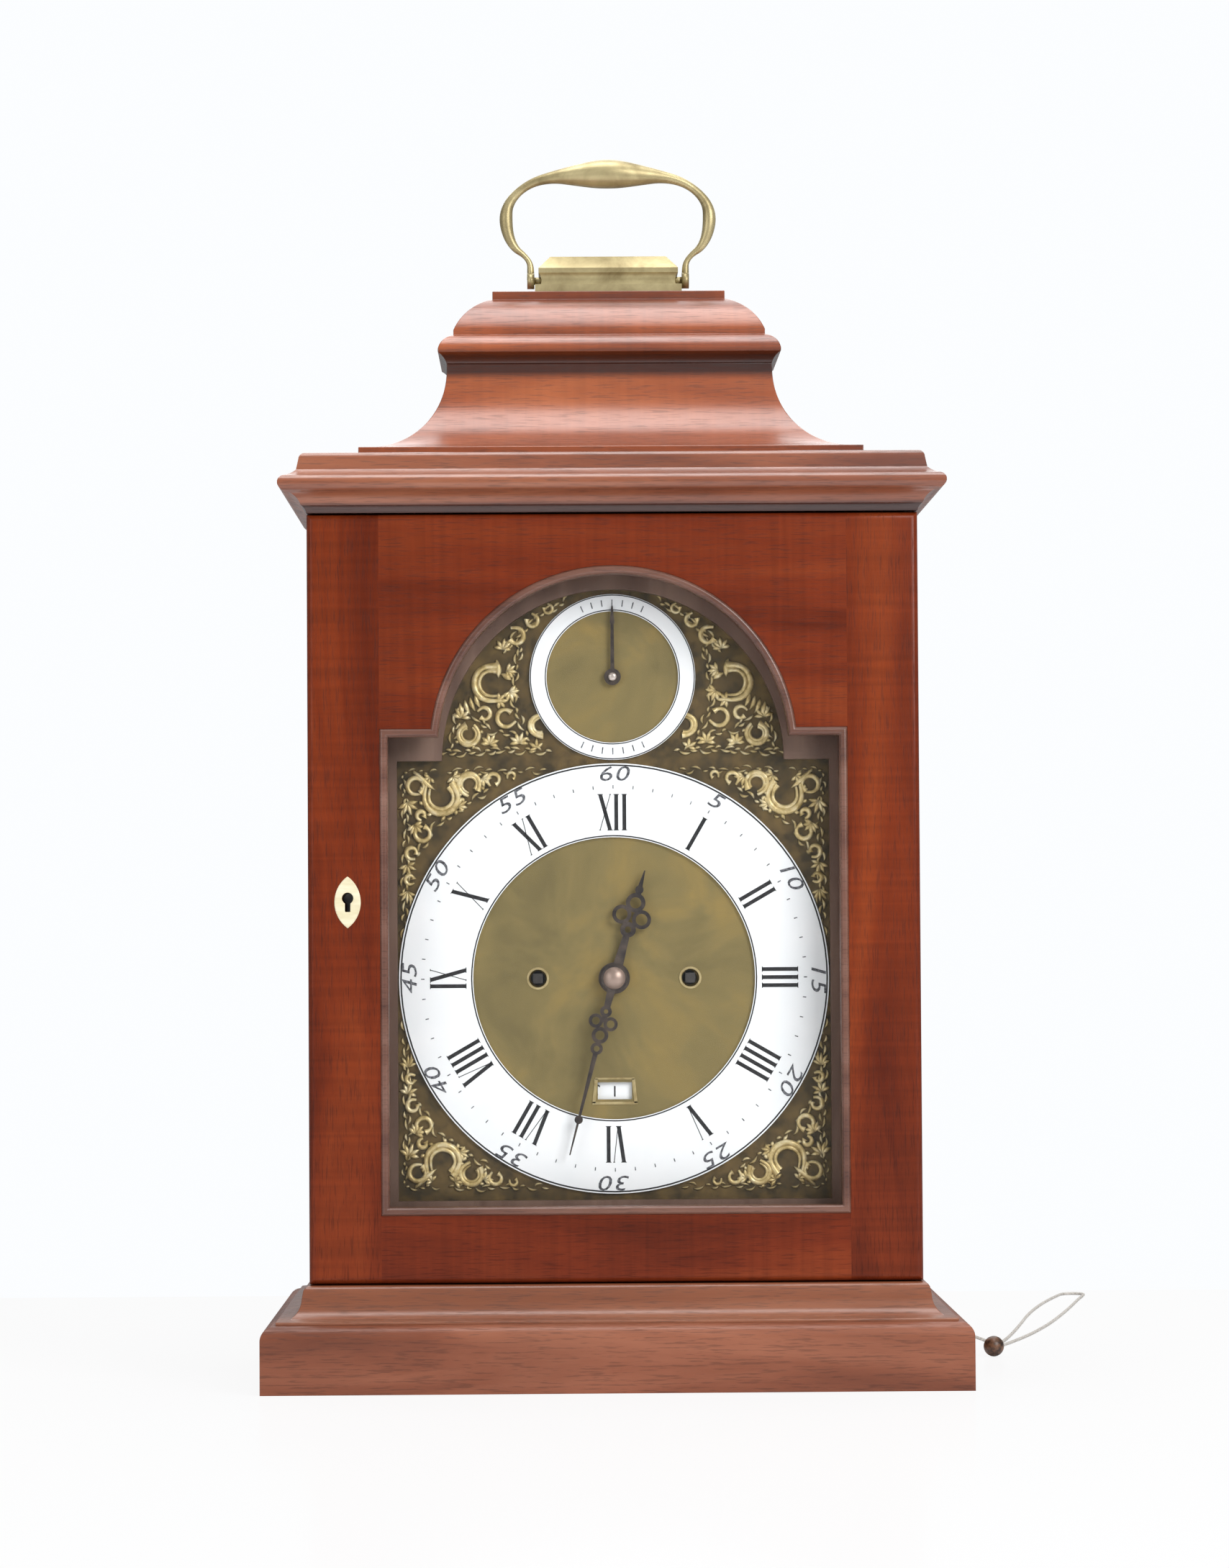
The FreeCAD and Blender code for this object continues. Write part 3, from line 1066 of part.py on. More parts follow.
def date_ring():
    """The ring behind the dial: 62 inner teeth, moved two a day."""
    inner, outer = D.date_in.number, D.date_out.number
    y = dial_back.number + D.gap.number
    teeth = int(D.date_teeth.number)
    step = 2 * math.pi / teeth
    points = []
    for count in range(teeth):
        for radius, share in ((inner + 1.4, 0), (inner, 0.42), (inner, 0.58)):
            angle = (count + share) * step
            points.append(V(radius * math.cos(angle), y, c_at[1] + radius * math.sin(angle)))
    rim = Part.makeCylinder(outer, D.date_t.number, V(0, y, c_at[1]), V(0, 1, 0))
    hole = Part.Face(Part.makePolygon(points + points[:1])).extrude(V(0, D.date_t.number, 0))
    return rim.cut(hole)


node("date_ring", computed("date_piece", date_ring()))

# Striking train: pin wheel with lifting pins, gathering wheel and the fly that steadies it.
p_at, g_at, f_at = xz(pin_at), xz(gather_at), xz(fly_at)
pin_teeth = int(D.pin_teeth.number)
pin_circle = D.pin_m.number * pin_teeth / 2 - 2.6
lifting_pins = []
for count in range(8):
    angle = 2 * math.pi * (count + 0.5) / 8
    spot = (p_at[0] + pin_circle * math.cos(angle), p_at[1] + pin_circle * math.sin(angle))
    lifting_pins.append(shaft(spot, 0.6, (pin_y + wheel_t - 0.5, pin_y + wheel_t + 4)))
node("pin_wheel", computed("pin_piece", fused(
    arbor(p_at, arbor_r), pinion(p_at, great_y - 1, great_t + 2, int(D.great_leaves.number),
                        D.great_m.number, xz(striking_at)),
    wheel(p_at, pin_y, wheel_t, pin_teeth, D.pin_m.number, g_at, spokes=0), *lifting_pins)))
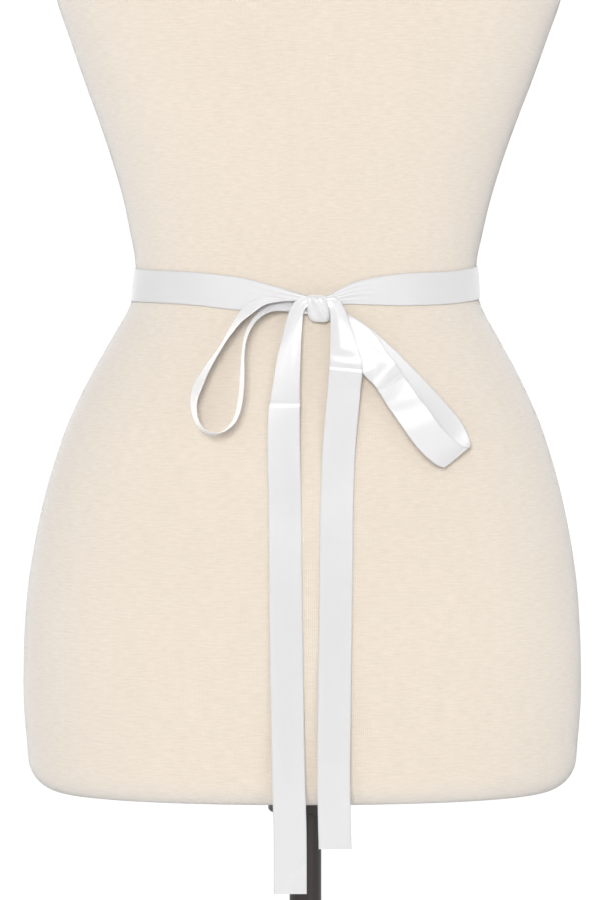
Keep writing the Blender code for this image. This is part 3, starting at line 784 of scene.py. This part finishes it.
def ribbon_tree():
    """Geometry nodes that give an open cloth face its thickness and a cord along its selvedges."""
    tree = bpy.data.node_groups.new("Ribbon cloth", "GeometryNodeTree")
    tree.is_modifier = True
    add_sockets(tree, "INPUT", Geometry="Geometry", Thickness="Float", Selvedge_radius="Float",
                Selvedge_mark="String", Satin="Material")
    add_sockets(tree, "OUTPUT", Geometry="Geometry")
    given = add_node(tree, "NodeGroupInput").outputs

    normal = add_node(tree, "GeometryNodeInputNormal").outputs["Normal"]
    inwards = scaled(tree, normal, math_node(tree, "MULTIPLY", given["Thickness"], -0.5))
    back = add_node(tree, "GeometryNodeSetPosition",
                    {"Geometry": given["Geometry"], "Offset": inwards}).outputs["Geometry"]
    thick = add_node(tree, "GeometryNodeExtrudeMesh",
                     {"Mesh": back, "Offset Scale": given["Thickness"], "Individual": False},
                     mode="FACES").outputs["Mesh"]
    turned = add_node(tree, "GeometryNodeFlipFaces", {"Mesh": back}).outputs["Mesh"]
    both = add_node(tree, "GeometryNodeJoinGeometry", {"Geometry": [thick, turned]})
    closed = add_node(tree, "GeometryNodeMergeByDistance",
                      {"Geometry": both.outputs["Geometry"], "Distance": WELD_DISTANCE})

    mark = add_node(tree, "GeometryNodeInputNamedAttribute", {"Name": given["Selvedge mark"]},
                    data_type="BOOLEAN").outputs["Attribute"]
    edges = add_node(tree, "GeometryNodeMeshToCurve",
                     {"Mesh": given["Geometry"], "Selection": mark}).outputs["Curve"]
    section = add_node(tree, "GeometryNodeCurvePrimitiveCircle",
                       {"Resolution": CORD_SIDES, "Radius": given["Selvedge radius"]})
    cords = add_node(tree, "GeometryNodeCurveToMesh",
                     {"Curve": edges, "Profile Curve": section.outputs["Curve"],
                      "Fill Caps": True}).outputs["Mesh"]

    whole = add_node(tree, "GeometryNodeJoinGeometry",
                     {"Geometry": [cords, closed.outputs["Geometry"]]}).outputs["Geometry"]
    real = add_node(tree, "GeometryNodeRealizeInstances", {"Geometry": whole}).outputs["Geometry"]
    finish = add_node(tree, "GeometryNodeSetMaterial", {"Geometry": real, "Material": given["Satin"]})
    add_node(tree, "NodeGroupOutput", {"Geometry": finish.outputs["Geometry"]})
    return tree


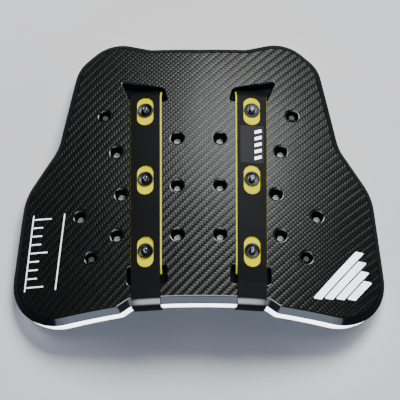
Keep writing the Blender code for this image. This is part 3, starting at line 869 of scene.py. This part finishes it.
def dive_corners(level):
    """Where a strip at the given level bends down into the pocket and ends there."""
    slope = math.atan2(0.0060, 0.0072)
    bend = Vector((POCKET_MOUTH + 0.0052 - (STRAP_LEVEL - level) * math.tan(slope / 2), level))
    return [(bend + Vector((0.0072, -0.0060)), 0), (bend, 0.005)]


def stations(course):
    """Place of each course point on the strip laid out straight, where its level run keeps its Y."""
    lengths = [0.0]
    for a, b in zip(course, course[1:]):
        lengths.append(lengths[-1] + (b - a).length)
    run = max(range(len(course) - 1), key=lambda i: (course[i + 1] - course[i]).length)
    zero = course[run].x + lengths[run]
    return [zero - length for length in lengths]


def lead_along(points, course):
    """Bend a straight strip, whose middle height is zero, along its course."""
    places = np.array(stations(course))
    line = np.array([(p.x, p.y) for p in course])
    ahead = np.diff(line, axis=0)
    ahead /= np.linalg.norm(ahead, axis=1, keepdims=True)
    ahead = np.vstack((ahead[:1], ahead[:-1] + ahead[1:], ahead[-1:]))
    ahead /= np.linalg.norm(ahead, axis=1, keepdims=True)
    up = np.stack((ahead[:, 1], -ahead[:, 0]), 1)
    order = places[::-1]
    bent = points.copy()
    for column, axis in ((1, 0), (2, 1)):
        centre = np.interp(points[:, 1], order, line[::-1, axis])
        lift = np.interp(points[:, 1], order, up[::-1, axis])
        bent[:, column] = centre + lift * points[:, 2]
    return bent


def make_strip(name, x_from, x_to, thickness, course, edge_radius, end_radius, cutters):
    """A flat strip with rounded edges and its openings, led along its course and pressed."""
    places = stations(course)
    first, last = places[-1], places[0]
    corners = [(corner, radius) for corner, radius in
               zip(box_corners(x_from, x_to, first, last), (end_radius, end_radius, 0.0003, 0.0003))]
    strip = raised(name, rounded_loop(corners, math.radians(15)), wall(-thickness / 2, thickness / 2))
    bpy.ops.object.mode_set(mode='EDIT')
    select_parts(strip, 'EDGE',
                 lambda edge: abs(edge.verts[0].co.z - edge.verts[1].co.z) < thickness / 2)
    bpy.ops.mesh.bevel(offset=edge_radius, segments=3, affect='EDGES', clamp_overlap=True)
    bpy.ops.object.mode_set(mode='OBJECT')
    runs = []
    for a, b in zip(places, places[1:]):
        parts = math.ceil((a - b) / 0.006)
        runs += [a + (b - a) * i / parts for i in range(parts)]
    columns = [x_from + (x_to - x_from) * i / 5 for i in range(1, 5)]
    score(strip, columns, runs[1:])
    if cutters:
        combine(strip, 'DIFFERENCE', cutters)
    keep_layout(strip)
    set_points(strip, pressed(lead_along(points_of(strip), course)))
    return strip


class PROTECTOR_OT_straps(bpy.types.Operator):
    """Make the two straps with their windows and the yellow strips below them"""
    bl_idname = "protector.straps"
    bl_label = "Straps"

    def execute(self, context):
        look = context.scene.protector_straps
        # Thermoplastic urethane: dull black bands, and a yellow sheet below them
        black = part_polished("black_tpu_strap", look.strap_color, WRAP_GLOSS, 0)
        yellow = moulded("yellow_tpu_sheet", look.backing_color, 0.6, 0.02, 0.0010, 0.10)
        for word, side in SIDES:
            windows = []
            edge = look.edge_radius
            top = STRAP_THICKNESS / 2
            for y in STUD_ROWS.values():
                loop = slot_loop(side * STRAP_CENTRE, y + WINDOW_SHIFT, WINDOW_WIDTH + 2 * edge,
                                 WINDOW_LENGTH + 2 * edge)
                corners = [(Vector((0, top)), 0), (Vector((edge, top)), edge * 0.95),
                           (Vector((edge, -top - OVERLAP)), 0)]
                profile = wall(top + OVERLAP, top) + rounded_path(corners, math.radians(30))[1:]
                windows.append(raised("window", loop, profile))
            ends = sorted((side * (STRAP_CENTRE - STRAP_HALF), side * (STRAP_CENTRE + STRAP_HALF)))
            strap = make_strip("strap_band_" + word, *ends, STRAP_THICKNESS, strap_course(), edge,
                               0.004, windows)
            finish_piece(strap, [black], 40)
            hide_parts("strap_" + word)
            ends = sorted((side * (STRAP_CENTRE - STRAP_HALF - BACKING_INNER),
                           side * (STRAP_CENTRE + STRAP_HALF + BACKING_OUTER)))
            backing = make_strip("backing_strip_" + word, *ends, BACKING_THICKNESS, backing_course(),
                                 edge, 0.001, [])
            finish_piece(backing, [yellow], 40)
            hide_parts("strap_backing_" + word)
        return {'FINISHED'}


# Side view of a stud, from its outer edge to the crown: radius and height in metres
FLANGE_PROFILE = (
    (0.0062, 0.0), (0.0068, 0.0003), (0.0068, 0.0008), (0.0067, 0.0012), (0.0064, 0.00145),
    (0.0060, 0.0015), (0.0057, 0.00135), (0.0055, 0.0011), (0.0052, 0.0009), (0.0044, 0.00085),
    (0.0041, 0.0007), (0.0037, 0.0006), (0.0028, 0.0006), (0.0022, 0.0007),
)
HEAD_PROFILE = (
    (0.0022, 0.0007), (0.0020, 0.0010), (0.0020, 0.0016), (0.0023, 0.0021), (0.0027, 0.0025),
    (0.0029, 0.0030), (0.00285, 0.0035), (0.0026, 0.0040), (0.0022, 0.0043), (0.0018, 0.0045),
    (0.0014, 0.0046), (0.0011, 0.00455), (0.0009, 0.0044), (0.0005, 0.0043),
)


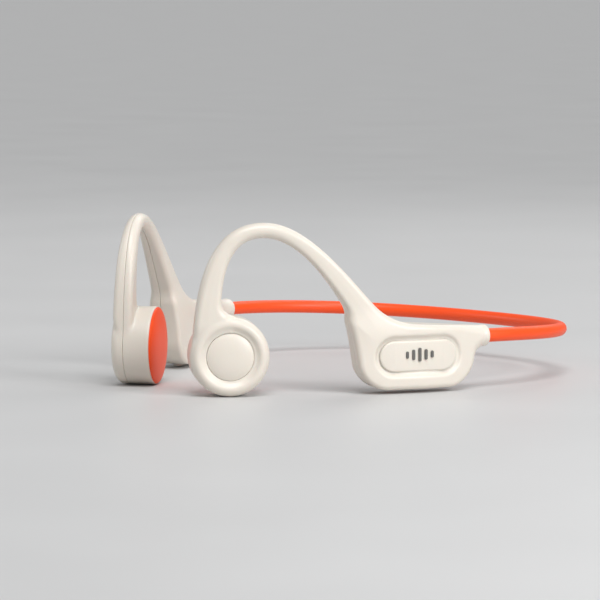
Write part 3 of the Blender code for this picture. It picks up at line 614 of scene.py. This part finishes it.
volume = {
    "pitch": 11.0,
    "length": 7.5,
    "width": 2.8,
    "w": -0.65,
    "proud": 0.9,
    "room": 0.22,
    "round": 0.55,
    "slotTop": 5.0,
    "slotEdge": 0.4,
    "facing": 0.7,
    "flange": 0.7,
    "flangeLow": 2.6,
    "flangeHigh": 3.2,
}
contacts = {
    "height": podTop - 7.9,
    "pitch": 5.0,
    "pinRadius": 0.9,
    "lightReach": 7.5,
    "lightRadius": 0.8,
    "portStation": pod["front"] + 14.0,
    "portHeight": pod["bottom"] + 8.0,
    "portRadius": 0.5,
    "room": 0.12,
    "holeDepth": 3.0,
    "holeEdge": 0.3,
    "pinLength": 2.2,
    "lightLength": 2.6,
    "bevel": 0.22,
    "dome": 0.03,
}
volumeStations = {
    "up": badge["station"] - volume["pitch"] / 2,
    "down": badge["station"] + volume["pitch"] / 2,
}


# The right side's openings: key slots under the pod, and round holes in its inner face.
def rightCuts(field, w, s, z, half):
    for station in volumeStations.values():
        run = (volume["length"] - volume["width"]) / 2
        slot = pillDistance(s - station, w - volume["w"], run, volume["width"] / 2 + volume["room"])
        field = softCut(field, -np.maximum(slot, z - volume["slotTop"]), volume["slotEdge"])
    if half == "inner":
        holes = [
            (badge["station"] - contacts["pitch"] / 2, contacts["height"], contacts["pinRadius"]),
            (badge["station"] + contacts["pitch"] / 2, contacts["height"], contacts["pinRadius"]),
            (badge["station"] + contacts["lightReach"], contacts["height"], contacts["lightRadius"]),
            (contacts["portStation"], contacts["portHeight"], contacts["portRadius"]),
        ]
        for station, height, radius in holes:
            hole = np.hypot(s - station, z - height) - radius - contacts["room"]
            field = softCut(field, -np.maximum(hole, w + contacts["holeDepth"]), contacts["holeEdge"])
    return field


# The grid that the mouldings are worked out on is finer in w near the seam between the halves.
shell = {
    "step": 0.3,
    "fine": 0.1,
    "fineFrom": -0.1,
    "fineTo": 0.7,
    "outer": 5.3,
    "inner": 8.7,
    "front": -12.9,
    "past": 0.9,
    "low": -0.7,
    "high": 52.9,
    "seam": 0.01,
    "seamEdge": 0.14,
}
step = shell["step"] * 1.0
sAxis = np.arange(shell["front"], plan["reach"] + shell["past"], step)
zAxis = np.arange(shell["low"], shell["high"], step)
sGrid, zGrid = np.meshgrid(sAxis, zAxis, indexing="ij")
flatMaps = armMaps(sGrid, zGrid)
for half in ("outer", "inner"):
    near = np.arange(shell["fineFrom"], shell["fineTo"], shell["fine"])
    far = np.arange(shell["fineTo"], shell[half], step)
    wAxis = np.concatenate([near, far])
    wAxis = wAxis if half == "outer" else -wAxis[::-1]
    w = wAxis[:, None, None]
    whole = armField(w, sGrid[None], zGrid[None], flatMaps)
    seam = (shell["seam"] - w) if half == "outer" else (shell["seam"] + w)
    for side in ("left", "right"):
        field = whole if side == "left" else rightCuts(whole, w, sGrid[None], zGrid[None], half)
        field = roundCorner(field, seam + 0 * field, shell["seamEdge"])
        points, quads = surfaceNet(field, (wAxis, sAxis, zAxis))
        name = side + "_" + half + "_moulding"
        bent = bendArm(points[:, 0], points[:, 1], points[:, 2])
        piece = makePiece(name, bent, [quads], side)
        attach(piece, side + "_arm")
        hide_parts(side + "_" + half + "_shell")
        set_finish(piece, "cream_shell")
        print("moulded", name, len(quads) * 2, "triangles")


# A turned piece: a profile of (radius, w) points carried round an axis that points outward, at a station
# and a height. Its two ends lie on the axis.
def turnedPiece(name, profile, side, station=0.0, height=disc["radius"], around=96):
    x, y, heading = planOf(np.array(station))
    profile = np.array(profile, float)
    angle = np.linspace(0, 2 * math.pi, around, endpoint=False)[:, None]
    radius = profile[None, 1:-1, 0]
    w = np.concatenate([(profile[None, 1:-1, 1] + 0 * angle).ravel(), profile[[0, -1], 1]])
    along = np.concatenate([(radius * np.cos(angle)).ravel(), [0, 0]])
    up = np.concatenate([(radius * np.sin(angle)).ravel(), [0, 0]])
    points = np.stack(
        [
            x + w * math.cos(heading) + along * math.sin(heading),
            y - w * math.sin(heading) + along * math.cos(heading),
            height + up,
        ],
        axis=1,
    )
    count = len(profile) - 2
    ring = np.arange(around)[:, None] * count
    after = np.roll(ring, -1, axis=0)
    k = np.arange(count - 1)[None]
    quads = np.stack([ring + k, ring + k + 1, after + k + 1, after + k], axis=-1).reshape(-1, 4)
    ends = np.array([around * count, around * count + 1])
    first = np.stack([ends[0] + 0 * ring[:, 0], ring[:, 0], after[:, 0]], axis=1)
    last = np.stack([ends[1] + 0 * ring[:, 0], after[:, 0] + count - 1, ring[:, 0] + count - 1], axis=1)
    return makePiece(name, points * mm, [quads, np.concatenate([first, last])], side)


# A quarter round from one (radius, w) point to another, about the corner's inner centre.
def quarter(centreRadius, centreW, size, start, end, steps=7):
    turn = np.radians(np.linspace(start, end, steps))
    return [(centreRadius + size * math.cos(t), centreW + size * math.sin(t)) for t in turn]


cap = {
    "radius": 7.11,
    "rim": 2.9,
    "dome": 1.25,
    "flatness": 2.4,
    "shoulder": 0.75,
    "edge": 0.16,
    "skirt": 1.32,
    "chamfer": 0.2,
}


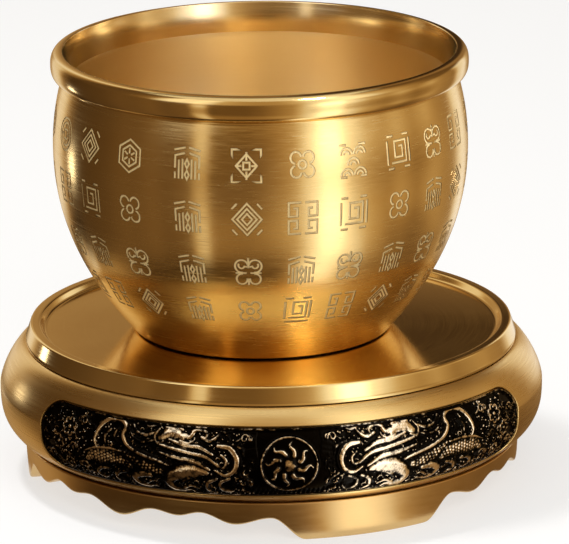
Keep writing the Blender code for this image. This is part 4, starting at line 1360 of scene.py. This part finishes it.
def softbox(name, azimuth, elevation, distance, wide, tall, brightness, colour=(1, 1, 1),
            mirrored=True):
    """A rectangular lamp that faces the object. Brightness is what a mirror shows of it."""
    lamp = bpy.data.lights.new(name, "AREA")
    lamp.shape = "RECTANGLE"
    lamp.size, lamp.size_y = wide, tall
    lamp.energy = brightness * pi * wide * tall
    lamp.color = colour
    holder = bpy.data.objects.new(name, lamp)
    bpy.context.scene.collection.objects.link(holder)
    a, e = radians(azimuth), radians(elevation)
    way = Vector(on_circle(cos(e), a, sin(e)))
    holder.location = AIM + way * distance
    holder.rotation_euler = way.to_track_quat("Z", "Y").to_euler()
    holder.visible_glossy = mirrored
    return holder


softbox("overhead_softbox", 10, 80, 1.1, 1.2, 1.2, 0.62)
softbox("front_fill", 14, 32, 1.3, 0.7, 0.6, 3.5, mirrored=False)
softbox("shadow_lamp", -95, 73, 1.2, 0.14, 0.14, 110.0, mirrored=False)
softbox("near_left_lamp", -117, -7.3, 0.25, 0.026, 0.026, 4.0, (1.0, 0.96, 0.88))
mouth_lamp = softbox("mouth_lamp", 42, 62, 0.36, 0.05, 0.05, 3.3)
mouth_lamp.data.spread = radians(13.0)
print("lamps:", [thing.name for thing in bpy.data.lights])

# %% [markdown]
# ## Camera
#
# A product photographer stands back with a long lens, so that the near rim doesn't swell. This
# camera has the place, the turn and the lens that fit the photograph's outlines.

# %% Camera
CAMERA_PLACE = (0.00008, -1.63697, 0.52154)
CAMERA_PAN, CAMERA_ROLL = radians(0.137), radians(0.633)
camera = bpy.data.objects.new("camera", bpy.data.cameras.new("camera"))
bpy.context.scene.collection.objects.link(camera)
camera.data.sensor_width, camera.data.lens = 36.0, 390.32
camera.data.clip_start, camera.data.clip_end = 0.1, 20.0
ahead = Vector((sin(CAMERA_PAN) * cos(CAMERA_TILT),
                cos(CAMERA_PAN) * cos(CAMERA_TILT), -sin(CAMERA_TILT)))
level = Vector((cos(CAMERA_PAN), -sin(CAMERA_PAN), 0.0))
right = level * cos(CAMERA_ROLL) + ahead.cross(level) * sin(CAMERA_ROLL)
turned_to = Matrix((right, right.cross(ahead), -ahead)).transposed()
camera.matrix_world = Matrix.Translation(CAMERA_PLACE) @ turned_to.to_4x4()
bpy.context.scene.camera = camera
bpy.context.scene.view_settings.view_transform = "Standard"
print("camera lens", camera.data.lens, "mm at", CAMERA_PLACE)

- _Exercise prompt_: Repeat exactly the lines from the one that contains "1360 of scene.py. This part finishes it." through the one that contains "return holder", and only those.

- _Output of the exercise_:
Keep writing the Blender code for this image. This is part 4, starting at line 1360 of scene.py. This part finishes it.
def softbox(name, azimuth, elevation, distance, wide, tall, brightness, colour=(1, 1, 1),
            mirrored=True):
    """A rectangular lamp that faces the object. Brightness is what a mirror shows of it."""
    lamp = bpy.data.lights.new(name, "AREA")
    lamp.shape = "RECTANGLE"
    lamp.size, lamp.size_y = wide, tall
    lamp.energy = brightness * pi * wide * tall
    lamp.color = colour
    holder = bpy.data.objects.new(name, lamp)
    bpy.context.scene.collection.objects.link(holder)
    a, e = radians(azimuth), radians(elevation)
    way = Vector(on_circle(cos(e), a, sin(e)))
    holder.location = AIM + way * distance
    holder.rotation_euler = way.to_track_quat("Z", "Y").to_euler()
    holder.visible_glossy = mirrored
    return holder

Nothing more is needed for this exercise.